In 1589 Thomas Nashe implies the existence of such a play in his introduction to Robert Greene's Menaphon:

English Seneca read by Candle-light yeelds many good sentences, as Blood is a begger, and so forth; and if you intreate him faire in a frostie morning, hee will affoord you whole Hamlets, I should say handfuls of Tragicall speeches.
There is a record of a performance of Hamlet in 1594 in Philip Henslowe's diary and in 1596 Thomas Lodge wrote of "the ghost which cried so miserably at the theatre, like an oyster-wife, Hamlet, revenge!".

Nashe makes allusions to Thomas Kyd in the same passage and because of this and disputed similarities between the Shakespearean Hamlet and Kyd's The Spanish Tragedy, it is often posited that Kyd was the author of the Ur-Hamlet. However, with the absence of a copy of the play making stylistic and linguistic comparison impossible, there is no direct evidence of this. (Indeed 'The Spainish Tragedy' is the only one of Kyd's plays to survive in any form.)

More controversial is the question of how much of the Ur-Hamlet, regardless of who its author was, survives or is utilised in William Shakespeare's play.
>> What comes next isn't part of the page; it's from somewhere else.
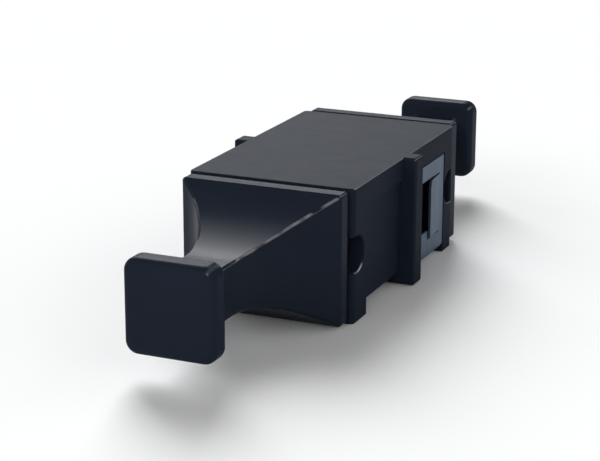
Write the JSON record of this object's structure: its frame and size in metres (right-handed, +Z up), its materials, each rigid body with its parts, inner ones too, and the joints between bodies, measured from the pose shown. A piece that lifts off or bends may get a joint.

At the one extreme Hamlet was an historical figure and they may be simply two plays on the same topic produced within a few years of one another. At the other Shakespeare's play may be a deliberate expansion and re-writing of a dead colleague's work.

A few orthodox Shakespeareans, including Harold Bloom, have accepted Peter Alexander's case that Shakespeare himself was the author of the Ur-Hamlet and the better known, later play is an expansion by the author of one of his own earliest works.